The “family farm” side farmhouse dates to 1822. Originally her great-great grandfather’s, it became her grandmother’s and is where some afternoons Anna would sit on a back porch with cousins and count passing cars on Route 926 “when it was rare to see one,” she says, “waiting for Ricky, the ice cream man to spend our pennies. There were three or four cars (an afternoon) sometimes.”
Mark grew up in Indiana. He met Anna at Earlham College, a small Quaker school in Richmond, Ind. “My experience away from here back then was nil,” Anna admits. A week after she graduated in 1959, they were married at the London Grove Meetinghouse adjacent to the farm, and just above where Mark now walks into a barn for grain.
A search for Aldermere Arlington ensues, but despite his 2,000-pound presence, it takes a full-perimeter round trip to find him. “Once in a while one gets out through the fencing, and we go into a state of emergency,” Mark says.
Later, Anna admits there’s a cow called Houdini, but she feels joy in having animals—and in her memories of 4-H, gardening and sewing. “It was all very domestic— things that are not valued today,” she says. “An aunt had guineas. We had pigs, and sheep. One was such a pet, it came into the house. We had two teams of working horses, Rock and Rollie and Prince and Pete.”

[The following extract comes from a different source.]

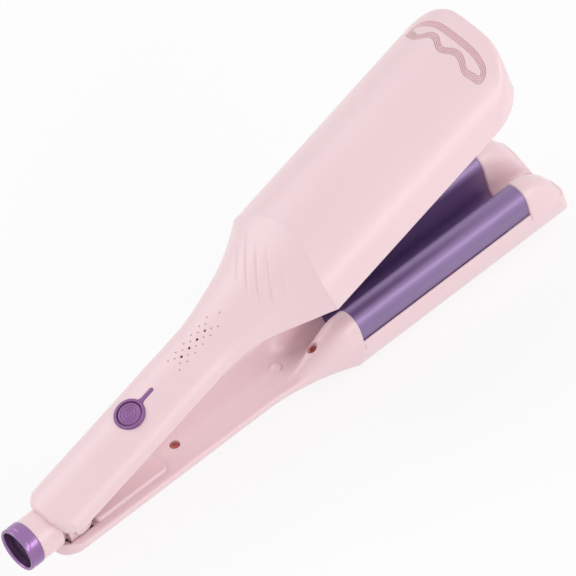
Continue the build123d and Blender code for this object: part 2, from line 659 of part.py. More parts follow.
def heater_clamp(back, direction):
    """Spring strip on the back of a heater, with both ends bent towards the plate."""
    middle = (PLATE_START + PLATE_END) / 2
    half = HEATER_LENGTH / 2 + MOULD_GAP
    tip = back - HEATER_THICKNESS * direction
    far = back + CLAMP_SHEET * direction
    points = [(-half - CLAMP_SHEET, tip), (-half, tip), (-half, back), (half, back), (half, tip),
              (half + CLAMP_SHEET, tip), (half + CLAMP_SHEET, far), (-half - CLAMP_SHEET, far)]
    return side_prism([(middle + x, z) for x, z in points], HEATER_WIDTH / 2 - MOULD_GAP)


def heat_shield(form, low, high, half_width):
    """Thin sheet that follows the inside of a cover behind the heater."""
    zone = box_between((PLATE_START + PANEL, -half_width, low), (PLATE_END - PANEL, half_width, high))
    back = WALL + MOULD_GAP
    return (form(back) - form(back + SHIELD_SHEET)) & zone


def sensor_bead(level):
    start = PLATE_START + SENSOR_START
    return rod_x(SENSOR_RADIUS, start, start + SENSOR_LENGTH, z=level)


def make_screw(x, y, seat, direction):
    """Screw whose head bears at seat; its shank runs up (+1) or down (-1)."""
    head = sorted((seat, seat - direction * SCREW_HEAD_HEIGHT))
    shank = sorted((seat, seat + direction * SCREW_LENGTH))
    return rod_z(SCREW_HEAD_RADIUS, *head, x, y) + rod_z(SCREW_RADIUS, *shank, x, y)


# ================================================================= upper arm
def upper_screw_places():
    """Place and seat level of each screw of the upper arm."""
    places = [(UPPER_REAR_SCREW_X, 0), (UPPER_FLARE_SCREW_X, UPPER_FLARE_SCREW_Y),
              (UPPER_FLARE_SCREW_X, -UPPER_FLARE_SCREW_Y)]
    return [(x, y, upper_rim(x) + SCREW_HEAD_HEIGHT) for x, y in places]


def collar_sweep():
    """Room that the collar takes up in the upper arm while the arm swings."""
    count = 6
    rod = rod_x(COLLAR_RADIUS + JOINT_CLEARANCE, -FAR, -COLLAR_START + JOINT_CLEARANCE)
    room = rod
    for step in range(1, count + 1):
        room += Rot(0, OPEN_ANGLE * step / count, 0) * rod
    return room


def tail_slab(play=0.0):
    """Indicator tail of the bezel, a strip with a round end."""
    length = TAIL_END - BUTTON_X
    strip = Pos(BUTTON_X + length / 2, 0) * SlotOverall(length + 2 * play, TAIL_WIDTH + 2 * play)
    return Pos(0, 0, CROWN_LEVEL - TAIL_DEPTH - play) * extrude(strip, TAIL_DEPTH + TAIL_PROUD + play)


def led_places():
    return [LED_START + LED_PITCH * number for number in range(LED_COUNT)]


def make_upper_cover(outer, cavity, clear_face):
    """Crowned outer shell with the flare, the control openings and the screw bosses."""
    above = rim_prism(upper_rim, UPPER_RIM_DROP_START, UPPER_RIM_DROP_END, 1)
    shell = (outer - cavity) & above
    seat = CROWN_LEVEL - BEZEL_SEAT
    shell += rod_z(BEZEL_RADIUS + WALL, seat - WALL, CROWN_LEVEL, BUTTON_X) & outer
    shell -= rod_z(BEZEL_RADIUS + MOULD_GAP, seat, FAR, BUTTON_X)
    shell -= rod_z(BEZEL_TUBE_RADIUS + MOULD_GAP, RIM_OFFSET, FAR, BUTTON_X)
    shell -= tail_slab(MOULD_GAP)
    for x in led_places():
        shell -= rod_z(LED_RADIUS + MOULD_GAP, RIM_OFFSET, FAR, x)
    for x, y, level in upper_screw_places():
        shell += rod_z(BOSS_RADIUS, level + SEAT_THICKNESS, FAR, x, y) & outer
    for x, y, level in upper_screw_places():
        shell -= rod_z(SCREW_RADIUS, 0, level + SCREW_LENGTH + MOULD_GAP, x, y)
    return shell - clear_face - collar_sweep()


def make_upper_frame(cavity, clear_face, roof_face):
    """Inner moulding: flat panel, pockets for the ridges, middle ridge, ears and board posts."""
    above = rim_prism(upper_rim, UPPER_RIM_DROP_START, UPPER_RIM_DROP_END, 1)
    over = rim_prism(upper_rim, UPPER_RIM_DROP_START, UPPER_RIM_DROP_END, 1, PANEL)
    frame = (cavity & above) - over
    frame += (roof_face - box_between((-FAR, -FAR, -FAR), (POCKET_START, FAR, FAR))) & above & cavity
    ridge_line = [(RIDGE_ROOT, PANEL), (PLATE_START - WALL, VALLEY_FLOOR),
                  (ARM_LENGTH, VALLEY_FLOOR), (ARM_LENGTH, PANEL)]
    frame += side_prism(ridge_line, RIDGE_SPACING) & cavity
    frame -= clear_face
    window = RIDGE_SPACING + RIDGE_RADIUS + PLATE_GAP + PLATE_THICKNESS + MOULD_GAP
    frame -= box_between((PLATE_START, -window, -FAR), (PLATE_END, window, FAR))
    frame += mirrored(hinge_ear())
    for x in board_screw_places():
        frame += rod_z(BOSS_RADIUS - 1, RIM_OFFSET, BOARD_LEVEL, x)
    for x, y, level in upper_screw_places():
        frame += rod_z(BOSS_RADIUS, upper_rim(x) + PANEL / 2, level + SEAT_THICKNESS, x, y)
    for x, y, level in upper_screw_places():
        frame -= rod_z(SCREW_HEAD_RADIUS + HEAD_PLAY, 0, level, x, y)
        frame -= rod_z(SCREW_HOLE_RADIUS, 0, FAR, x, y)
    for x in board_screw_places():
        frame -= rod_z(BOARD_SCREW_RADIUS, RIM_OFFSET + PANEL / 4, FAR, x)
    frame -= mirrored(rod_y(PIN_RADIUS + PIN_RUNNING, KNUCKLE_OUTER, BEARING_EDGE + WALL))
    return frame - collar_sweep()


def hinge_ear():
    """Ear on the pin, with the lug that stops the opening swing."""
    inner = KNUCKLE_OUTER + JOINT_CLEARANCE
    ear = rod_y(EAR_RADIUS, inner, BEARING_EDGE)
    ear += box_between((-EAR_RADIUS / 2, inner, WALL), (EAR_ROOT, BEARING_EDGE, RIM_OFFSET + PANEL / 2))
    lug = box_between((STOP_FACE - LUG_LENGTH, inner, STOP_LOW), (STOP_FACE - JOINT_CLEARANCE,
                      BEARING_EDGE, -EAR_RADIUS / 2))
    return ear + Rot(0, OPEN_ANGLE, 0) * lug


def make_upper_plate():
    low = VALLEY_FLOOR + PLATE_GAP + PLATE_THICKNESS / 2
    return make_plate(PLATE_GAP, 1, 0.0) + heater_seat(low, UPPER_HEATER_LEVEL)


def board_screw_places():
    return [BOARD_START + BOARD_SCREW_INSET, BOARD_END - BOARD_SCREW_INSET]


def make_board():
    length = BOARD_END - BOARD_START
    outline = Pos((BOARD_START + BOARD_END) / 2, 0) * RectangleRounded(length, BOARD_WIDTH, WALL)
    board = Pos(0, 0, BOARD_LEVEL) * extrude(outline, BOARD_THICKNESS)
    for x in board_screw_places():
        board -= rod_z(BOARD_SCREW_RADIUS + MOULD_GAP, 0, FAR, x)
    return board


def make_board_screws():
    top = BOARD_LEVEL + BOARD_THICKNESS
    screws = []
    for x in board_screw_places():
        head = rod_z(BOARD_SCREW_HEAD, top, top + BOARD_SCREW_RADIUS, x)
        screws.append(head + rod_z(BOARD_SCREW_RADIUS, RIM_OFFSET + PANEL / 3, top, x))
    return Compound(screws)


def on_board(x, length, width, height):
    """Block that stands on the board with its middle at x."""
    top = BOARD_LEVEL + BOARD_THICKNESS
    return Pos(x, 0, top + height / 2) * Box(length, width, height)


def make_board_parts():
    """Controller chip, relay and the four lamps below the light pipes."""
    parts = [on_board(CHIP_X, CHIP_SIZE, CHIP_SIZE, CHIP_HEIGHT),
             on_board(RELAY_X, RELAY_LENGTH, RELAY_WIDTH, RELAY_HEIGHT)]
    lamp = 2 * LED_RADIUS
    return Compound(parts + [on_board(x, lamp, lamp, LAMP_HEIGHT) for x in led_places()])


def make_light_pipes():
    """Clear rods from the lamps to the crown of the handle."""
    start = BOARD_LEVEL + BOARD_THICKNESS + LAMP_HEIGHT + MOULD_GAP
    end = CROWN_LEVEL - MOULD_GAP
    return Compound([rod_z(LED_RADIUS, start, end, x) for x in led_places()])


def make_switch():
    """Tact switch under the button, body and plunger."""
    low = BOARD_LEVEL + BOARD_THICKNESS
    half = SWITCH_SIZE / 2
    body = box_between((BUTTON_X - half, -half, low), (BUTTON_X + half, half, low + SWITCH_HEIGHT))
    return body + rod_z(SWITCH_SIZE / 4, low, low + SWITCH_HEIGHT + PLUNGER_HEIGHT, BUTTON_X)


def make_bezel():
    """Round bezel with its tube through the cover and its indicator tail."""
    bore = BUTTON_RADIUS + JOINT_CLEARANCE
    seat, top = CROWN_LEVEL - BEZEL_SEAT, CROWN_LEVEL + BEZEL_HEIGHT
    outline = Polyline((bore, CROWN_LEVEL - BEZEL_TUBE_DEPTH), (BEZEL_TUBE_RADIUS, CROWN_LEVEL
                       - BEZEL_TUBE_DEPTH), (BEZEL_TUBE_RADIUS, seat), (BEZEL_RADIUS, seat),
                       (BEZEL_RADIUS, top), (bore, top), close=True)
    face = make_face(outline)
    face = fillet(face.vertices().group_by(Axis.Y)[-1], (BEZEL_RADIUS - bore) / 3)
    ring = revolve(Plane.XZ * face, Axis.Z)
    tail = tail_slab() - rod_z(BEZEL_TUBE_RADIUS, 0, FAR, BUTTON_X)
    return Pos(BUTTON_X, 0, 0) * ring + tail


def make_button():
    """Dished round cap with a stem that stands over the switch."""
    top = CROWN_LEVEL + BEZEL_HEIGHT - MOULD_GAP
    low = top - BUTTON_THICKNESS
    stem_end = BOARD_LEVEL + BOARD_THICKNESS + SWITCH_HEIGHT + PLUNGER_HEIGHT + BUTTON_TRAVEL + MOULD_GAP
    dish_radius = (BUTTON_RADIUS ** 2 + BUTTON_DISH ** 2) / (2 * BUTTON_DISH)
    cap = rod_z(BUTTON_RADIUS, low, top, BUTTON_X)
    cap = fillet(cap.edges().group_by(Axis.Z)[-1], BUTTON_DISH / 2)
    cap -= Pos(BUTTON_X, 0, top - BUTTON_DISH / 2 + dish_radius) * Sphere(dish_radius)
    return cap + rod_z(SWITCH_SIZE / 4, stem_end, low + MOULD_GAP, BUTTON_X)


# ================================================================= assembly
def lower_arm_parts():
    outer = lower_form()
    heater_low = LOWER_HEATER_LEVEL - HEATER_THICKNESS
    return {
        "lower_cover": make_lower_cover(outer, lower_form(WALL), body_wave(-PANEL - MOULD_GAP)),
        "lower_frame": make_lower_frame(outer, lower_form(WALL + MOULD_GAP), body_wave(),
                                        body_wave(-PANEL)),
        "lower_plate": make_lower_plate(),
        "lower_heater": heater_bar(heater_low),
        "lower_heater_clamp": heater_clamp(heater_low, -1),
        "lower_heat_shield": heat_shield(lower_form, LAND_LEVEL, LAND_LEVEL + SHIELD_REACH,
                                         BOWL_HALF_WIDTH * 2 / 3),
        "thermal_fuse": sensor_bead(LOWER_HEATER_LEVEL - SENSOR_RADIUS),
        "lower_screws": Compound([make_screw(*place, -1) for place in screw_places()]),
        "hinge_pin": rod_y(PIN_RADIUS, -PIN_END + PIN_CAP_THICKNESS / 2, PIN_END - PIN_CAP_THICKNESS / 2),
        "pin_caps": make_pin_caps(),
        "opening_spring": make_spring(),
        "stop_pads": make_stop_pads(),
        "cord_collar": make_collar(),
        "collar_ring": make_ring(),
        "cord_gland": make_gland(),
    }


def upper_arm_parts():
    clear_face = body_wave(UPPER_FACE)
    heater_back = UPPER_HEATER_LEVEL + HEATER_THICKNESS
    return {
        "upper_cover": make_upper_cover(upper_form(), upper_form(WALL), clear_face),
        "upper_frame": make_upper_frame(upper_form(WALL + MOULD_GAP), clear_face,
                                        body_wave(UPPER_FACE + PANEL)),
        "upper_plate": make_upper_plate(),
        "upper_heater": heater_bar(UPPER_HEATER_LEVEL),
        "upper_heater_clamp": heater_clamp(heater_back, 1),
        "upper_heat_shield": heat_shield(upper_form, CROWN_HEIGHT - SHIELD_REACH, CROWN_HEIGHT,
                                         CROWN_HALF_WIDTH / 2),
        "temperature_sensor": sensor_bead(UPPER_HEATER_LEVEL + SENSOR_RADIUS),
        "upper_screws": Compound([make_screw(*place, 1) for place in upper_screw_places()]),
        "control_board": make_board(),
        "board_parts": make_board_parts(),
        "board_screws": make_board_screws(),
        "tact_switch": make_switch(),
        "light_pipes": make_light_pipes(),
        "button_bezel": make_bezel(),
        "power_button": make_button(),
    }


def build():
    """Place both arms, open, over the point under the middle of the object, and write the files."""
    lower = lower_arm_parts()
    tip = lower["lower_frame"].bounding_box().max.X
    tip = max(tip, lower["lower_cover"].bounding_box().max.X)
    place = Pos((RING_END - tip) / 2, 0, -LAND_LEVEL)
    swing = place * Rot(0, -OPEN_ANGLE, 0)
    placed = {name: place * shape for name, shape in lower.items()}
    placed.update({name: swing * shape for name, shape in upper_arm_parts().items()})
    for name, shape in placed.items():
        export_step(shape, f"parts/{name}.step")


if __name__ == "__main__":
    build()
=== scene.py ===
# %% [markdown]
# # A hair waver, piece by piece
# This lesson dresses the finished engineering model of a deep-wave hair iron: two long arms on a
# sprung hinge, pale pink satin plastic outside and purple coated plates inside. The model is
# loaded first as a fixed frame, because every new piece takes its place and its motion from it.

# %% Load the model
import math

import bmesh
import bpy
import numpy as np
from mathutils import Matrix, Vector


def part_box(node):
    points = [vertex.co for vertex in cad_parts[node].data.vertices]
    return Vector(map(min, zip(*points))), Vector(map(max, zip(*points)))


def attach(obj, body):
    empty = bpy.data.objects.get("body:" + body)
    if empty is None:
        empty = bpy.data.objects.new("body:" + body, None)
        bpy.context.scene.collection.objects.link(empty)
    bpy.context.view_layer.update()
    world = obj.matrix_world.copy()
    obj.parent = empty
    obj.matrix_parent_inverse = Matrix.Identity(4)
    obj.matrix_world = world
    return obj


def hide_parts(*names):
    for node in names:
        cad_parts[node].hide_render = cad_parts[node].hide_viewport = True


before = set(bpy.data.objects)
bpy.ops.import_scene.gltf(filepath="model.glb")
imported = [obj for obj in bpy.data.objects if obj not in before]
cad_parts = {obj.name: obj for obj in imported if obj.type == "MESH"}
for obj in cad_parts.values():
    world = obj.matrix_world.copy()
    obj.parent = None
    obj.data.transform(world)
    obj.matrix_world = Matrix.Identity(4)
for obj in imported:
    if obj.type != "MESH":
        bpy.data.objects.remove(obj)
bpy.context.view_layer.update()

# %% [markdown]
# ## Two sets of coordinates
# An arm is easiest to describe closed and flat, in millimetres from the hinge pin. Two small
# functions carry such points to their place in the scene, in metres: the lower arm only moves to
# the pin, and the upper arm also turns about it by the opening angle. The pin's place is read
# from the model, so nothing has to be fitted by eye.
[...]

When Anna was growing up, Thanksgiving dinners at her grandmother’s approached 20. Attendance hit 60 at the meetinghouse before her mother died. Then numbers dwindled—like all those Quaker acres. But old pictures prove the land hasn’t changed. “We like things to stay the same,” says Anna, who sits on the township’s planning commission. “Sometimes there isn’t a meeting for six months,” she says with a laugh. “It’s not progressive, but we value open space.”